「声と表現とは別」表現のために声を学ぶ人は、表現のための声が優先されるので、そちらからもみるようになりました。プロデューサーは、そこをみるばかりです。ロック、カラオケ、ハモネプ、コーラス、役者のせりふ、アナウンサー、朗読、声優の音色(使い分け)果ては、腹話術やホーミーまで、どれも声と関係があるので、世界中、巡って学びました。
トレーナーは、それぞれの分野のプロとは違うのです。歌のうまいトレーナー、役者並みにせりふを言えるトレーナーもいます。その人の出身がそこであれば当然です。ここのトレーナーでも、声楽家ならオペラを歌えます。普通の人よりも、その分野をやってきたからです。そして、それは他の分野では、そこのプロには及ばないということです。
ヴォイトレのトレーナーは、トレーニングを教えても、プロの歌い手のようにヒットさせることはできません。プロの俳優、声優、アナウンサーの代役も難しいでしょう。ソロとしてヒットさせた後にトレーナーになった人はいますが。ここに声を習いにいらっしゃる落語家、伝統芸能家の芸などは、まねることも難しいです。
ゴルフのレッスンプロと同じく一流のゴルファーだった人が必ずしも教えているのではありません。教えることのプロが教えているのです。大多数は、そうでなくても自分よりもやっていない、できない人に教えている、そこで成り立っているのです。
表現活動で食べていけないと、手段としてトレーナーや教職を選ぶのです。これを否定したら日本の声楽界は成りたたないでしょう。
教えることで学べることも大いにありますから、教えることを兼ねるのは悪いことではありません。芸を継承させ、将来を後世に託していく使命もあるのです。
しかし、その結果が凋落ではいただけません。古来より、廃れていった分野は数多くあります。まずは隆盛していたわけです。一人の天才が創始、継承して、一時はそのジャンルを超える幅広い活動、大きな影響力を世に与えていたのです。そのために、それに憧れ、それをやりたい人が集いました。客が客を呼び、増えていったのです。そこからが問題です。

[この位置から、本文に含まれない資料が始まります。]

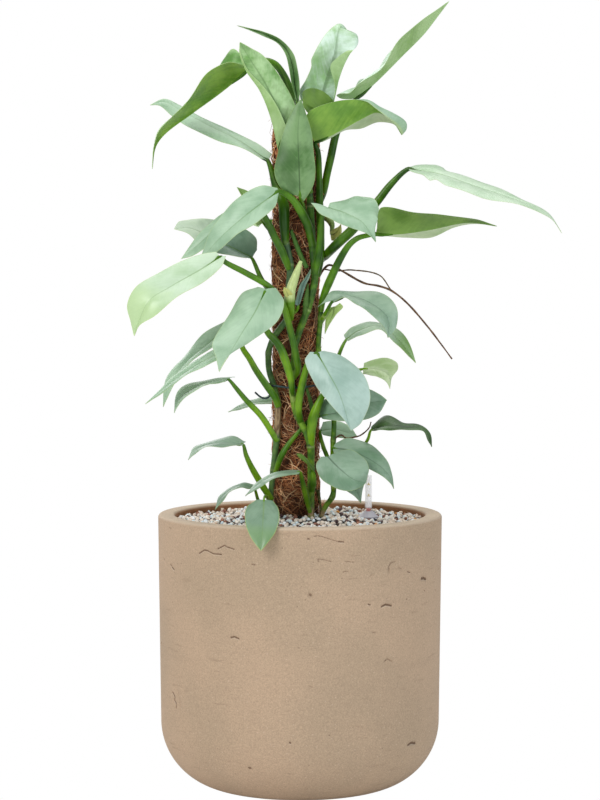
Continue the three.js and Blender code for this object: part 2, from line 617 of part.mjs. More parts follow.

これが、ポップスなど海外からのインポートものになると、憧れで、本人も客も本当の意味で舞台が成立しえないうちに流行してしまうから、事情は複雑です。
保護、援助しなくては存在できないものをどう評価するのか。建築物などでなく、人間の活動です。予算なら保護に回すのか、新しいものの台頭への助力へ回すのかとなります。それを誰が決めるのか。お上か庶民か(この件は、文楽と橋下大阪市長の補助金騒動でのやり取りがわかりやすいので譲ります)。
トレーナーの位置づけ、これが単に自分よりもできない人の引き上げでなく、自分よりできる人にすることと思います。そこから一般化していくならよいと思うのです。そうでないケースでは、評価は自己満足でメンタルトレーナーになっているケースが多いのです。